Extracted records:
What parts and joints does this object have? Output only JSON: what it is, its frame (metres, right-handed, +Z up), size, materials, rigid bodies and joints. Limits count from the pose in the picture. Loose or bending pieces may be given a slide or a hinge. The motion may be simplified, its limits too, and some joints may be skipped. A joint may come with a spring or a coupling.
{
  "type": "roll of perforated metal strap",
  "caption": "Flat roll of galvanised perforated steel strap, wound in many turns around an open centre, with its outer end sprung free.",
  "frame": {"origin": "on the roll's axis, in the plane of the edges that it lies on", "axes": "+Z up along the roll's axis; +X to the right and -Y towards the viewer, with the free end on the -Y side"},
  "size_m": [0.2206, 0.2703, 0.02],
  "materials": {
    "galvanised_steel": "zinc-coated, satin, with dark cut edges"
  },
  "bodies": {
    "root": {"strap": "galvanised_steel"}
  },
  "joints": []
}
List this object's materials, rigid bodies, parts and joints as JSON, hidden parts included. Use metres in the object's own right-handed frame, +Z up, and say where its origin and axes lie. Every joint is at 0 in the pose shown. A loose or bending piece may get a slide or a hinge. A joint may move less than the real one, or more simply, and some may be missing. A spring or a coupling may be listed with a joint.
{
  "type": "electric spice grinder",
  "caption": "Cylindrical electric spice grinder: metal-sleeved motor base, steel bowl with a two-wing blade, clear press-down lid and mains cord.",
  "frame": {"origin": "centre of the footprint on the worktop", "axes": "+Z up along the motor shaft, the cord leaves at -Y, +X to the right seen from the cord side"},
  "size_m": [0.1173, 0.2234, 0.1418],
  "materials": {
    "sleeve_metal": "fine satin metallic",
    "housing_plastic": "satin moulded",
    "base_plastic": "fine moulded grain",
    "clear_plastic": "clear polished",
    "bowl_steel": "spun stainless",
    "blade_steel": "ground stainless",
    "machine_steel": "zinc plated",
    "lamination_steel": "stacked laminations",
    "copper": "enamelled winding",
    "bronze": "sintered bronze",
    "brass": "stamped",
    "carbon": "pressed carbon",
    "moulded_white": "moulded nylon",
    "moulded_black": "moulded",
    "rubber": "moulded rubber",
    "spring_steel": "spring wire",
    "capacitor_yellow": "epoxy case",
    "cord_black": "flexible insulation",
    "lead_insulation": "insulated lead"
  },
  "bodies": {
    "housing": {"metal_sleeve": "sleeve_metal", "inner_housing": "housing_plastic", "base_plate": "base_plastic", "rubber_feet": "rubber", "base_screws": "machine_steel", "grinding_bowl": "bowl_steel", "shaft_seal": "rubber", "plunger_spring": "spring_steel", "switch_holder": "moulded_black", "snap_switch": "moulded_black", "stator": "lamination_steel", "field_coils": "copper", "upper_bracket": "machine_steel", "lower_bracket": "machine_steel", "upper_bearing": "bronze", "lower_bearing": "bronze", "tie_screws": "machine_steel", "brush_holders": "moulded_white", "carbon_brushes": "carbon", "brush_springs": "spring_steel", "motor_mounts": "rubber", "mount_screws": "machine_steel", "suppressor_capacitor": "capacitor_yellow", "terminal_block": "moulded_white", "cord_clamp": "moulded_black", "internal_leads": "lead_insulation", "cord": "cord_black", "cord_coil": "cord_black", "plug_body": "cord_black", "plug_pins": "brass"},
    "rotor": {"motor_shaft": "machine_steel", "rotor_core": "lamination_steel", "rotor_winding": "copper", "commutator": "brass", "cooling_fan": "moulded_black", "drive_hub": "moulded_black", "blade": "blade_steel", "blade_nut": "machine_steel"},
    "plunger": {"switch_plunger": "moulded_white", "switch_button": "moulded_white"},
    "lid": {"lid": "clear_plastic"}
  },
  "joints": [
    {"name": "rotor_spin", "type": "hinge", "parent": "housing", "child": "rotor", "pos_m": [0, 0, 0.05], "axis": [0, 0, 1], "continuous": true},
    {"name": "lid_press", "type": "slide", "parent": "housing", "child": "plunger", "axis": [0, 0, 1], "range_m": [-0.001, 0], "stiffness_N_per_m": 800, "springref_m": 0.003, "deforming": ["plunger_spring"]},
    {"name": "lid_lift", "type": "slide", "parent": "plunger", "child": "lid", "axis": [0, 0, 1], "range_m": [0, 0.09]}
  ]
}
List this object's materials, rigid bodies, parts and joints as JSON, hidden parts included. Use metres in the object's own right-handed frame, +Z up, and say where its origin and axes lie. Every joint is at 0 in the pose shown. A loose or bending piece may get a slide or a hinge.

EXERCISE DIRECTIONS
Copy out all of the data exactly, leaving nothing out.

OUTPUT FOR THIS TASK
What parts and joints does this object have? Output only JSON: what it is, its frame (metres, right-handed, +Z up), size, materials, rigid bodies and joints. Limits count from the pose in the picture. Loose or bending pieces may be given a slide or a hinge. The motion may be simplified, its limits too, and some joints may be skipped. A joint may come with a spring or a coupling.
{
  "type": "roll of perforated metal strap",
  "caption": "Flat roll of galvanised perforated steel strap, wound in many turns around an open centre, with its outer end sprung free.",
  "frame": {"origin": "on the roll's axis, in the plane of the edges that it lies on", "axes": "+Z up along the roll's axis; +X to the right and -Y towards the viewer, with the free end on the -Y side"},
  "size_m": [0.2206, 0.2703, 0.02],
  "materials": {
    "galvanised_steel": "zinc-coated, satin, with dark cut edges"
  },
  "bodies": {
    "root": {"strap": "galvanised_steel"}
  },
  "joints": []
}
List this object's materials, rigid bodies, parts and joints as JSON, hidden parts included. Use metres in the object's own right-handed frame, +Z up, and say where its origin and axes lie. Every joint is at 0 in the pose shown. A loose or bending piece may get a slide or a hinge. A joint may move less than the real one, or more simply, and some may be missing. A spring or a coupling may be listed with a joint.
{
  "type": "electric spice grinder",
  "caption": "Cylindrical electric spice grinder: metal-sleeved motor base, steel bowl with a two-wing blade, clear press-down lid and mains cord.",
  "frame": {"origin": "centre of the footprint on the worktop", "axes": "+Z up along the motor shaft, the cord leaves at -Y, +X to the right seen from the cord side"},
  "size_m": [0.1173, 0.2234, 0.1418],
  "materials": {
    "sleeve_metal": "fine satin metallic",
    "housing_plastic": "satin moulded",
    "base_plastic": "fine moulded grain",
    "clear_plastic": "clear polished",
    "bowl_steel": "spun stainless",
    "blade_steel": "ground stainless",
    "machine_steel": "zinc plated",
    "lamination_steel": "stacked laminations",
    "copper": "enamelled winding",
    "bronze": "sintered bronze",
    "brass": "stamped",
    "carbon": "pressed carbon",
    "moulded_white": "moulded nylon",
    "moulded_black": "moulded",
    "rubber": "moulded rubber",
    "spring_steel": "spring wire",
    "capacitor_yellow": "epoxy case",
    "cord_black": "flexible insulation",
    "lead_insulation": "insulated lead"
  },
  "bodies": {
    "housing": {"metal_sleeve": "sleeve_metal", "inner_housing": "housing_plastic", "base_plate": "base_plastic", "rubber_feet": "rubber", "base_screws": "machine_steel", "grinding_bowl": "bowl_steel", "shaft_seal": "rubber", "plunger_spring": "spring_steel", "switch_holder": "moulded_black", "snap_switch": "moulded_black", "stator": "lamination_steel", "field_coils": "copper", "upper_bracket": "machine_steel", "lower_bracket": "machine_steel", "upper_bearing": "bronze", "lower_bearing": "bronze", "tie_screws": "machine_steel", "brush_holders": "moulded_white", "carbon_brushes": "carbon", "brush_springs": "spring_steel", "motor_mounts": "rubber", "mount_screws": "machine_steel", "suppressor_capacitor": "capacitor_yellow", "terminal_block": "moulded_white", "cord_clamp": "moulded_black", "internal_leads": "lead_insulation", "cord": "cord_black", "cord_coil": "cord_black", "plug_body": "cord_black", "plug_pins": "brass"},
    "rotor": {"motor_shaft": "machine_steel", "rotor_core": "lamination_steel", "rotor_winding": "copper", "commutator": "brass", "cooling_fan": "moulded_black", "drive_hub": "moulded_black", "blade": "blade_steel", "blade_nut": "machine_steel"},
    "plunger": {"switch_plunger": "moulded_white", "switch_button": "moulded_white"},
    "lid": {"lid": "clear_plastic"}
  },
  "joints": [
    {"name": "rotor_spin", "type": "hinge", "parent": "housing", "child": "rotor", "pos_m": [0, 0, 0.05], "axis": [0, 0, 1], "continuous": true},
    {"name": "lid_press", "type": "slide", "parent": "housing", "child": "plunger", "axis": [0, 0, 1], "range_m": [-0.001, 0], "stiffness_N_per_m": 800, "springref_m": 0.003, "deforming": ["plunger_spring"]},
    {"name": "lid_lift", "type": "slide", "parent": "plunger", "child": "lid", "axis": [0, 0, 1], "range_m": [0, 0.09]}
  ]
}
List this object's materials, rigid bodies, parts and joints as JSON, hidden parts included. Use metres in the object's own right-handed frame, +Z up, and say where its origin and axes lie. Every joint is at 0 in the pose shown. A loose or bending piece may get a slide or a hinge.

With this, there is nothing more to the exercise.